Member of the Assembly of the Republic
- Incumbent
- Assumed office 26 March 2024
- Constituency: Porto

President of the Order of Physicians
- In office 23 January 2017 – 16 February 2023
- Preceded by: José Manuel Silva
- Succeeded by: Carlos Cortes

President of the Northern Regional Council of the Order of Physicians
- In office 29 January 2011 – 23 January 2017

Personal details
- Born: José Miguel Ribeiro de Castro Guimarães 22 January 1962 (age 64) Porto, Portugal
- Party: Independent
- Other political affiliations: Democratic Alliance (2024–present)
- Alma mater: University of Porto
- Occupation: Doctor • Politician

= Miguel Guimarães =

Portuguese politician and doctor

José Miguel Ribeiro de Castro Guimarães (born 22 January 1962) is a Portuguese doctor and politician. He has a degree in Medicine from the Faculty of Medicine of the University of Porto and a specialist in Urology (since 1997) at Centro Hospitalar São João (CHSJ).
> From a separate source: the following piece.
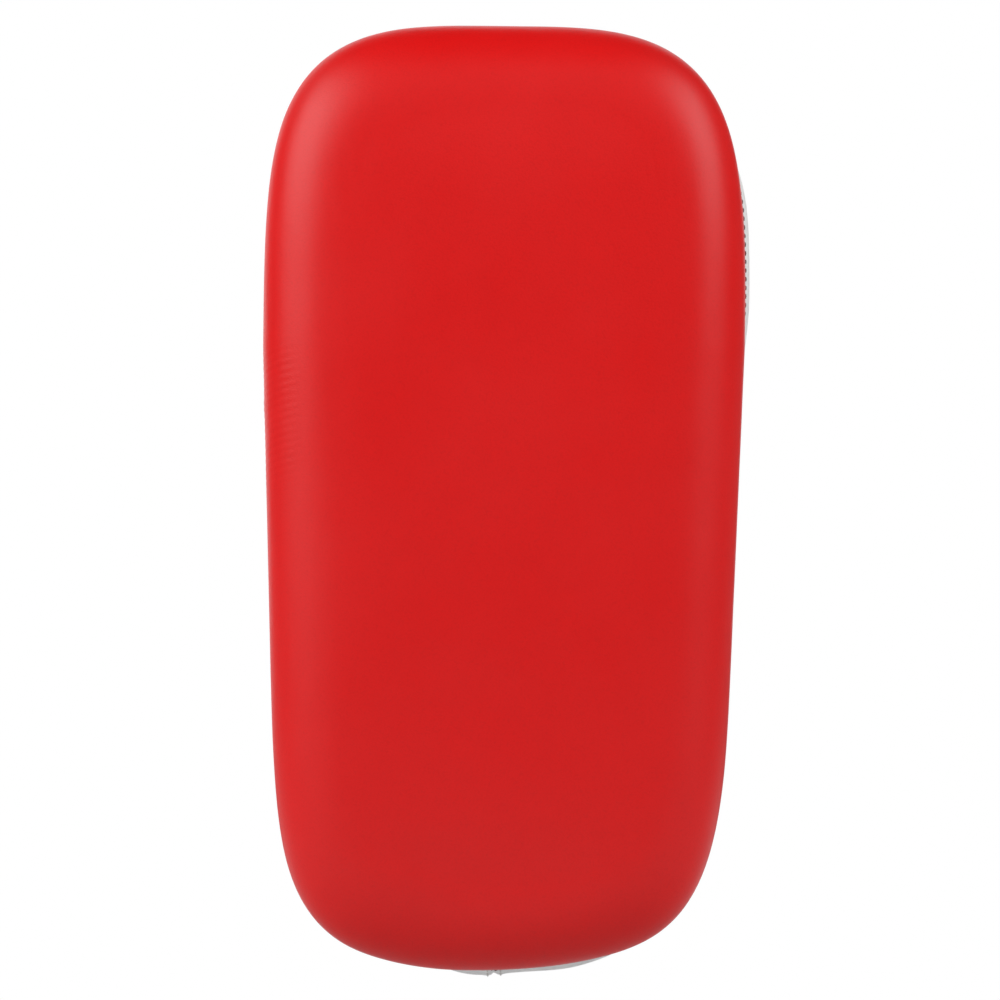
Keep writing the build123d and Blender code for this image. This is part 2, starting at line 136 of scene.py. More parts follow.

He has been a member of the transplant team at Hospital de S. João since 1994, having participated in more than 400 kidney transplant surgeries. In 2005, he obtained the Competence in Health Services Management from the Ordem dos Médicos.

He organized more than 30 scientific and professional meetings and as a researcher published more than a hundred research works in national and international journals in the field of Urology.

He was president of the Northern Regional Council of the Order of Physicians (2011-2017). He was president of the Order of Physicians, between 2017 and 2023.

In January 2024, he was announced as candidate number one, on Democratic Alliance's Porto list for the 2024 legislative elections.